Here are the reasons I’m not so excited about this:
- I’m writing a series of novels about humanoid robots. And in them, DARPA is not involved in their creation. Well, not directly. They probably funded a lot of the initial research, much as they’re doing here, but the final vision of the vN — and crucially, the failsafe — was funded by tithes to a Rapture-oriented mega church. I chose this because humanoid robots, while fascinating, are an inefficient use of useful technologies, and I felt like I couldn’t quite justify what I was putting down on paper. There have been a lot of stunning advances in robotics lately, from modular units to Big Dog to throwing arms, but until now very few companies or labs focused on Frankensteining those technologies into one human-shaped product. And the ones that have — the Japanese ones — aren’t necessarily concentrating on autonomous robots, but on telepresence puppets. That’s because we can already do all the things we wish robots could do. We spent tens of thousands of years evolving the abilities we take for granted: walking, talking, hearing, grasping, thinking. It’s hard to code those things in to another form, and it’s inefficient to build all those abilities into a generic mass-production model when we already do so well with them. The problem is that we just can’t do them without suffering, in certain contexts and environments. That’s one of the reasons DARPA wants a humanoid robot. To do our suffering for us.

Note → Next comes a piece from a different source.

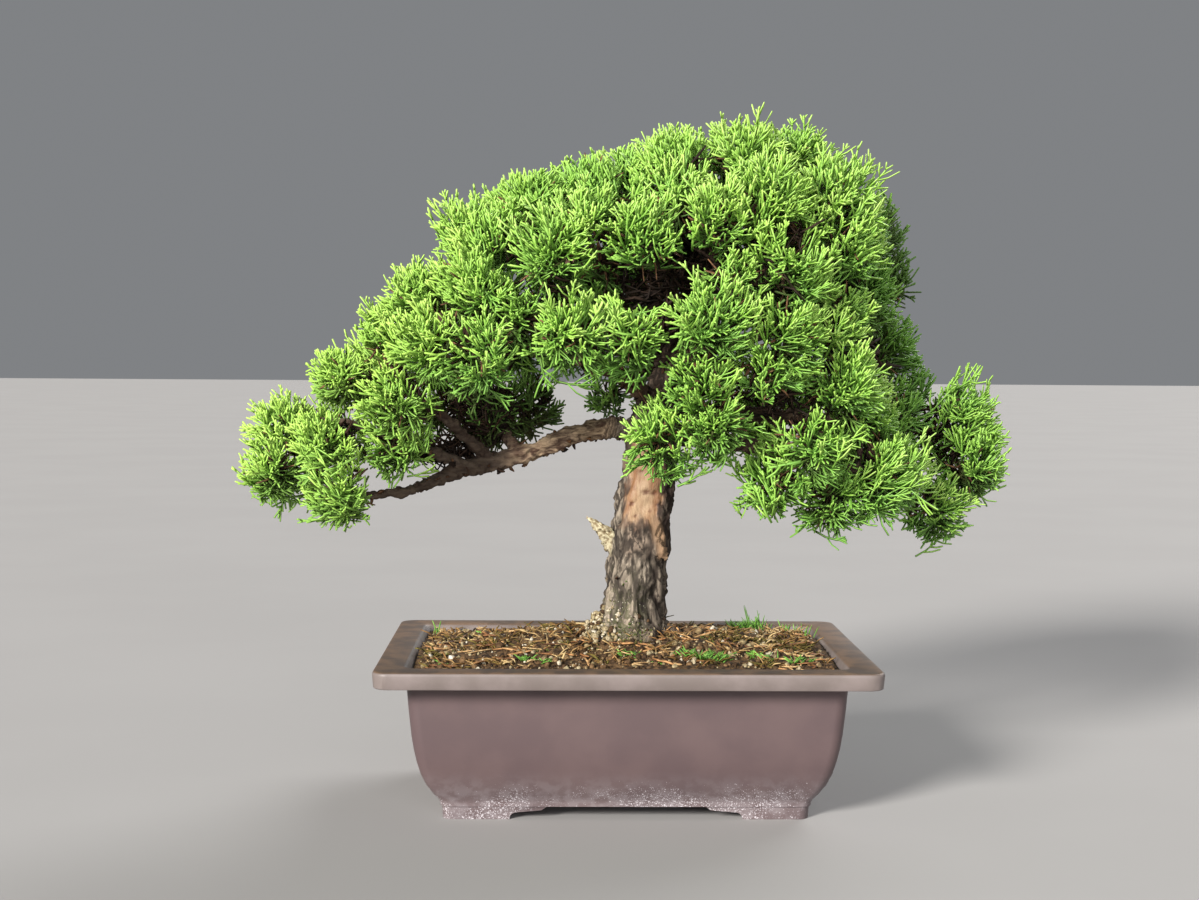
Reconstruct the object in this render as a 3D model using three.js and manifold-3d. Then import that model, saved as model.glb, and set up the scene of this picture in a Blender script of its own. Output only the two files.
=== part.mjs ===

- A lot of that suffering could be avoided if we would just stop causing it, in the first place. DARPA’s robots — all of them, from the pack-bots to the drones to the ‘noids — are intended as defense units. They’re funded by the military, for the military. This isn’t to say they can’t help civilians — we could have really used some excellent robotics during Hurricane Katrina, for example, and I’d be disappointed if the National Guard didn’t get access to some of these units when they’re finished. But the thing is, we wouldn’t have to build these robots if our human forces weren’t spread so thinly. And I don’t just mean in Iraq and Afghanistan (and probably Pakistan and Iran, soon). I mean all the bases the United States has in other countries. I mean the military-industrial complex in general. I mean that it’s sad that DARPA has to fund these awesome projects, and that we don’t have a similar organization with similar resources dedicated to funding awesome solutions for problems like clean energy and climate change.
In general, though, I’m pretty excited. Robots! Who doesn’t love them?